Smart restaurants, when telling prospective diners there's going to be a wait, always overestimate the time. First it saves grief all around if the wait actually is that long, and if you seat someone sooner than they expect you're halfway to a happy customer before they've had a bite. In our case the estimated 45 wait was actually a much appreciated 30 minutes. We were seated at one of two taller two tops along the wall facing the bar. Not optimal seats, especially if you're someone above 6', as the shelf that juts out from the wall is uncomfortably close, not to mention plants hanging down in front of my face. A little manual adjust solved the foliage problem, but the shelf needs some more thought. We started with the much talked about Domestic Ham Plate ($18). It usually features three different artisan hams from around the U.S., but that night they were out of the Benton's ham. The prosciutto-like La Quercia from Norwalk, Iowa and the milder and saltier Johnston County ham from Smithfield, N.C. were both exceptional. We also had a plate of the Grilled Cauliflower ($9) sitting on a cauliflower purée and topped with thin sliced ham and a squeeze of lemon and sprinkling of pistachios. This really worked, the smoky tender cauliflower with the salty sweet ham a perfect pairing. We were washing down these first few bites with a bottle of the 2008 Palacio Bierzo "Petalos" which I was happy to see on their very reasonably priced wine list. There are a slew of great bottles to be had here for under-$40 on the Woodsman list.
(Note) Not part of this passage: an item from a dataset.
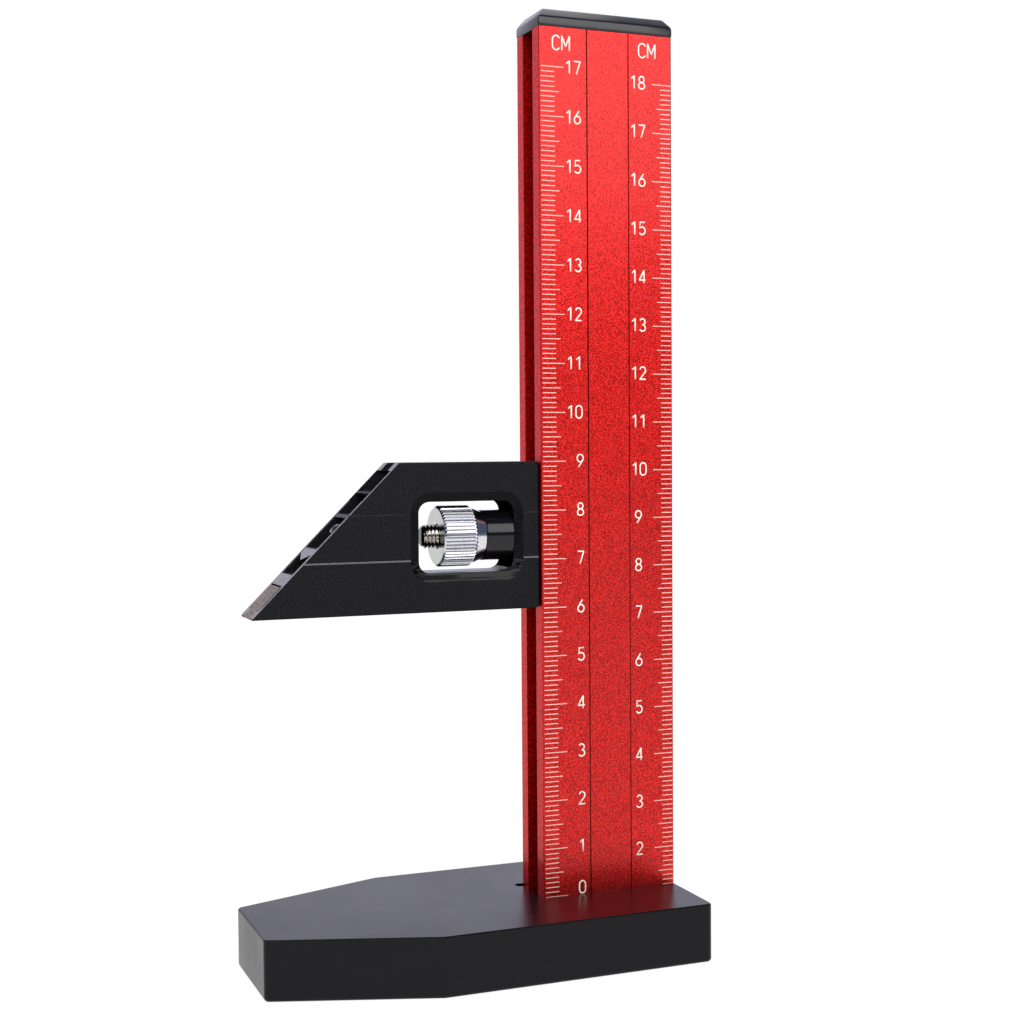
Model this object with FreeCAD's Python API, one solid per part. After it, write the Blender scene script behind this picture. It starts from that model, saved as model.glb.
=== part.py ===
# Height gauge: a slotted column on a flat base carries a sliding head with a thumb nut.
# Millimetres, +Z up, origin at the centre of the base's underside.
# X runs along the base from its nose to the column, Y from front to back.
import FreeCAD
import Part
import math
import os

V = FreeCAD.Vector

# Base plate
base_length = 90.0
base_width = 46.5
base_thickness = 12.0
nose_width = 24.0
taper_length = 32.4
base_corner_round = 1.2
base_bottom_round = 0.8
base_top_bevel = 0.25
pocket_depth = 2.0
pocket_relief_radius = 1.2
pocket_relief_offset = 0.7

# Column, an extrusion with a T-slot in each narrow side
column_width = 30.0
column_depth = 12.0
column_height = 180.0
column_edge_round = 0.4
slot_opening = 5.2
slot_cavity = 8.0
slot_lip = 1.8
slot_depth = 5.2
port_spacing = 11.0
column_core_width = 3.6
column_core_depth = 8.0
groove_places = (10.6, 19.95)
rule_width = 0.3
rule_depth = 0.15

# End cap, a moulded plug on top of the column
cap_overhang = 0.1
cap_band = 2.0
cap_bevel_inset = 1.5
cap_bevel_rise = 1.9
cap_corner_round = 1.0
cap_peg_length = 8.0

# Countersunk screws that hold the column on the base
screw_diameter = 4.0
screw_head_diameter = 8.0
screw_head_rim = 0.4
screw_head_recess = 0.2
screw_reach = 10.0
socket_flats = 2.5
socket_depth = 1.6

# Sliding head, a hollow extrusion cut to 45 degrees at its tip
slider_rest = 60.0
slider_height = 30.0
slider_top_length = 30.0
slider_cut_angle = 45.0
slider_thickness = 10.0
slider_wall = 1.0
slider_edge_round = 0.3
slider_corner_round = 0.8
tip_flat = 0.4
slider_slot_opening = 5.0
slider_slot_lip = 1.6
lower_cavity = 4.8
lower_web = 2.0
upper_cavity = 3.9
upper_web = 0.8
ridge_drop = 1.7
ridge_web = 1.0
ridge_height = 1.2
guide_rise = 4.3
guide_web = 0.6
port_rise = 2.3
port_offset = 0.6
port_outer_radius = 0.85
port_inner_radius = 0.5
head_line_places = (10.5, 19.75)

# Finger window through the sliding head
window_length = 20.4
window_height = 14.3
window_corner_round = 2.3
window_land = 5.35
window_bevel_width = 1.9
window_bevel_depth = 0.7

# Strip in the lower slot, whose end is the gauge's pointer
strip_gap = 0.1
strip_head_gap = 0.3

# T-bar in the column's slot and the key that squares the head to it
bar_neck_reach = 1.5
key_gap = 0.1
bar_floor_gap = 0.3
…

After that promising start we ventured to the main events, in my case a beautifully tender and fatty Pork Loin with shell bean ragout and chili sauce ($26). Perfectly cooked, almost fork tender, dripping juice, and seasoned just right this was one of the best pork loin entrées I've had in a long, long time. DOR had the Skirt Steak with french fries and béarnaise butter ($21), the Woodsman version of the bistro classic steak frites. The steak itself was a bright red medium rare, but really could have used a blast of heat to crust the outside of the meat. It came off kind of limp and underwhelming. The fries suffered the same fate, being unexceptional, almost soggy and lacking texture inside and out. This was only opening day +2 for Woodsman, and with the rest of dinner going so well, I can only assume this is a kitchen finding its feet. We also ordered a bottle of Burle Gigondas, a personal favorite of both of ours, which I think is a steal on their list for $36 a pop. The best of the south of France, big and gutsy and versatile enough to work with almost anything (also if you're inclined check out this French video of winemaking at Burle. I have no idea what they're saying, but having been there and met Damien it's pretty cool to watch). Along with the main plates we ordered two sides, one a relatively uninspired dish of stewed green beans ($4), the other an absurdly delicious savory bread pudding ($6) that was studded with mushrooms and seemingly soaked in butter. Mushrooms, butter, and bread...a very dangerous combination when it's this good, because it is absolutely crave worthy.

We finished with a ginger cake which was fine. It may have been very good, actually, but after the indulgence we had prior it was probably an unneeded overkill. All in all I will definitely look forward to a return visit as there's a much more temptation to explore on the talented chef Jason Barwikowski's menu. Jason's kitchen, for being so new and getting hammered this night, kept up the pace and all of our food came out in a timely manner, which speaks very well of him and his crew and bodes well for future visits. The service was equally up to the task, and it was nice to see Duane watching over it all from the corner. He's a great guy, and if you get a chance to talk with him you'll get a warm welcome. The place was buzzing the whole time we were there, and it seems Duane is getting much love from the food community as Ben Dyer of Laurelhurst Market, David Anderson from Genoa, and Barista coffee owner Billy Wilson were among the throngs.